I used a 400/600/1200 Atoma to lap mine and finished with 1000-1200 W/D on plate glass. The surface is like a mirror. The Atoma is not at too much risk if you use lots and lots of water, just rinse the slurry off every few seconds whenever it becomes "not watery". Thick synth slurry can indeed damage an Atoma.
Cheers, Steve
I used the atoma under running water with no issues. 400 then 1200. Bob did you break in the dmt properly. Once broken in it shouldn't leave deep scratches unless you are using plenty of pressure
Hey Ed, I believe I have broken it in. I used it on the nani 1000 lobster deluxe, which is 207 x 66 x 34, so I gave it a good 20 minutes figure 8's under running water, then I used it as one normally would, as a precursor to honing, whether or not it was needing a grid lap or not. I just feel when I carefuly examine the 15 and 20k suehiros, sure it's very much mirror smooth, but I still have what is a pedantic view of barely visible scratches. Bare in mind mate, the things are mirror sharp and I am as I mentioned, being bloody manic about it, so i thought of buying the atoma 1200. I'd love to hear someone say for certain that it would not be a wise purchase, and stick to the 325. Either way HAD rules and I want perfection. I once conferred with Murray Carter who emphatically said, 'keep diamonds away from waterstones'. I like to hear the options. Advice is welcome,
Cheers Bob
For breaking in a dmt I would use steel not a softer water stone and give it a good grinding with pressure. I got a knife and ground an entire new bevel after it had been breadknived. Was a hard steel and took some time. Then just to be sure I hit it with some old steel pole. Honestly there isn't much difference between the dmt and atoma 1200. No matter what you use you are going to leave scratches unless you are using something like an ark witch is super hard and super smooth to face it with after lapping
I had one for a while, but no longer do. I couldn't get any better results with it than good jnats, but it did make a shave ready razor just fine. You don't need any expensive lapping plate for it. I use a worn atoma 400 for all of my fine stones (jnats included, and I rub them with another stone if I think they should get a burnished surface). If you want to go out of the box, one of the finer atomas would be fine. Ordering in yen from toolsfromjapan is the best way to go, off of a credit card. the credit card's currency conversion is a LOT more economical than paypal's. It's 3 or 4% better in price than if you select dollars on any japanese site...just order in yen if you order from japan and fund with credit card.

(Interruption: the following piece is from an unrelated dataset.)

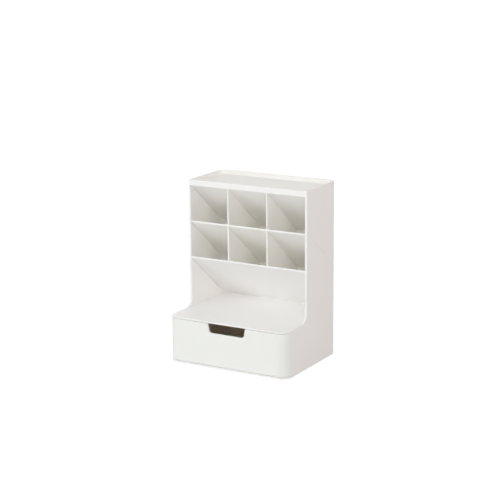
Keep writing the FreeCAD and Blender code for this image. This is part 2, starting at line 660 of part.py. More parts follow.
def drawer_front_screws(doc):
    piece = Piece(doc, "drawer_front_screws")
    places = front_boss_places()
    shanks = [Circle(x, z, "Sizes.front_screw_radius") for x, z in places]
    heads = [Circle(x, z, "Sizes.screw_head_radius") for x, z in places]
    tip_y = f"({FRONT_TIP_Y} + Sizes.pilot_spare / 2)"
    piece.pad("XZ", tip_y, span(tip_y, FRONT_HEAD_Y), *shanks)
    piece.pad("XZ", FRONT_HEAD_Y, "Sizes.screw_head_height", *heads)
    crosses = [cross_recess(x, z) for x, z in places]
    head_top = f"({FRONT_HEAD_Y} + Sizes.screw_head_height)"
    piece.cut("XZ", f"({head_top} - Sizes.cross_depth)", "Sizes.cross_depth", *crosses)


def build(doc):
    base_plate(doc)
    feet(doc)
    for side in SIDES:
        side_panel(doc, side)
        divider(doc, side)
        runner(doc, side)
    back_panel(doc)
    sloped_plates(doc)
    top_tray(doc)
    shelf_plate(doc)
    drawer_stop(doc)
    base_screws(doc)
    drawer_front(doc)
    drawer_box(doc)
    drawer_front_screws(doc)


def check(doc, bodies):
    """Stop on any object that failed and any shape that isn't sound."""
    for item in doc.Objects:
        if "Invalid" in item.State or "Error" in item.State:
            raise ValueError(f"{item.Name} is in state {item.State}")
    for body in bodies:
        if body.Shape.isNull() or not body.Shape.isValid():
            raise ValueError(f"{body.Label} has no sound shape")


def write(bodies):
    os.makedirs("parts", exist_ok=True)
    for body in bodies:
        body.Shape.exportStep(f"parts/{body.Label}.step")
        solids = len(body.Shape.Solids)
        print(f"{body.Label}: {solids} solid(s), {body.Shape.Volume / 1000:.2f} cm3")


def main():
    doc = FreeCAD.newDocument("organizer")
    add_sizes(doc)
    build(doc)
    doc.recompute()
    bodies = [item for item in doc.Objects if item.TypeId == "PartDesign::Body"]
    check(doc, bodies)
    write(bodies)


main()
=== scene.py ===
"""White desk organizer with pockets, a top tray and a drawer: surfaces, screws, feet and studio.

Lengths are in metres, in the part's own frame: X to the right, Y to the back and Z up, with the
origin on the desk, in the middle of the footprint.
"""

import json
import math

import bmesh
import bpy
from mathutils import Matrix, Vector
from mathutils.bvhtree import BVHTree


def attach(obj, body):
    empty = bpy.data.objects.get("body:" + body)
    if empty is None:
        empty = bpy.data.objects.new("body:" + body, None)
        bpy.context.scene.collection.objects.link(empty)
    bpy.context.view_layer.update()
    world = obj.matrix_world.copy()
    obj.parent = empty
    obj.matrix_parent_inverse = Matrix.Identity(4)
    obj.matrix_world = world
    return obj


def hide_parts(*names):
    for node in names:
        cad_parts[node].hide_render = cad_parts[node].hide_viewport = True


MM = 0.001

# Moulded pieces: CAD node, radius of its free edges in millimetres, finish.
MOULDED = {
    "base_plate": (0.5, "housing_plastic"),
    "left_side_panel": (0.5, "side_plastic"),
    "right_side_panel": (0.5, "side_plastic"),
    "back_panel": (0.4, "pocket_painted_shade_plastic"),
    "shelf_plate": (0.6, "shelf_painted_light_plastic"),
    "top_tray": (0.5, "housing_plastic"),
    "upper_plate": (0.4, "housing_plastic"),
    "middle_plate": (0.4, "pocket_painted_shade_plastic"),
    "lower_plate": (0.4, "shelf_painted_light_plastic"),
    "left_divider": (0.4, "pocket_painted_shade_plastic"),
    "right_divider": (0.4, "pocket_painted_shade_plastic"),
    "left_runner": (0.3, "housing_plastic"),
    "right_runner": (0.3, "housing_plastic"),
    "drawer_stop": (0.3, "housing_plastic"),
    "drawer_front": (0.6, "front_painted_shade_plastic"),
    "drawer_box": (0.4, "drawer_painted_shade_plastic"),
}
# Points closer than this become one.
MERGE = 1e-6
# Angles between two faces: above the first their edge is sharp, below the second they are shaded
# as one surface, and below the third they are one flat face.
SHARP_ANGLE = math.radians(30)
SMOOTH_ANGLE = math.radians(35)
FLAT_ANGLE = math.radians(0.3)
# An edge is held where another piece lies this close to it, tried at every step along it.
CONTACT = 0.2 * MM
SAMPLE_STEP = 1.0 * MM
# The length up to which a closed loop of edges counts as a screw hole or a boss.
SMALL_LOOP = 26.0 * MM
ROUND_STEPS = 3
# Rims of the joints along the sloping plates: least length, tight ends, and radius of their edges.
SEAM_LENGTH = 20.0 * MM
SEAM_END = 2.0 * MM
SEAM_RADIUS = 0.9 * MM
SEAM_STEPS = 5
# How far a rim may run across, and must run both back and up, as shares of its length.
SEAM_ACROSS = 0.01
SEAM_SLOPE = 0.3
# A flat face can't hold a closed hole, so the walls of the side panels are parted at this depth.
PANEL_CUT = 20.0 * MM

# Plastics: light and dark tone, then what they all share. All pieces are one white plastic, so
# their tones differ only as painted light and shade: the shelf tone is lighter and bluer as painted
# light, the pocket tone yellower so that deep shade turns warmer, and the front tone darker and
# greener as painted shade.
PLASTICS = {
    "housing_plastic": ((0.932, 0.922, 0.897), (0.918, 0.908, 0.883)),
    "shelf_painted_light_plastic": ((0.934, 0.926, 0.912), (0.92, 0.912, 0.898)),
    "pocket_painted_shade_plastic": ((0.93, 0.92, 0.882), (0.916, 0.906, 0.868)),
    "side_plastic": ((0.932, 0.922, 0.897), (0.918, 0.908, 0.883)),
    "front_painted_shade_plastic": ((0.909, 0.914, 0.868), (0.895, 0.9, 0.854)),
    # The drawer box is painted a warm tan as the colour of shade, so that its deep shade seen
    # through the drawer front's slot turns brown.
    "drawer_painted_shade_plastic": ((0.955, 0.888, 0.79), (0.943, 0.874, 0.776)),
}
PLASTIC_ROUGHNESS = (0.55, 0.65)
PLASTIC_GLOSS = 0.2
CLOUD_SCALE = 14.0
GLOSS_SCALE = 55.0
GRAIN_SCALE = 1500.0
GRAIN_DEPTH = 0.004 * MM
WAVE_SCALE = 30.0
WAVE_DEPTH = 0.03 * MM
OUTER_SKIN = 89.3 * MM
# Shallow sinks on the outer skin, each both a dent and a painted shade line along it: start and end
# in Y and Z, and half width.
SIDE_SINKS_AND_PAINTED_SHADE = (((-2.6 * MM, 174.1 * MM), (40.0 * MM, 143.0 * MM), 1.3 * MM),)
SINK_DEPTH = 0.05 * MM
SINK_FADE = 6.0 * MM
# Painted shade: the darker colour that the plastic is blended to along a sink.
SINK_PAINTED_SHADE = (0.87, 0.86, 0.835)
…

That would be about $75 with shipping based on current conversion rates. Still not cheap, but a lot better than the shapton lapping plate, which has a price that doesn't make a lot of sense to me. Shapton's plates don't have indefinite longevity, either, and they don't suggest that they do. They are to be avoided if money counts at all.
A very hard natural stone will work well to break in a diamond plate also. I have a few that a diamond plate will barely raise a slurry on!
Thanks Ed, it puts things in perspective now. I never looked at it that way before.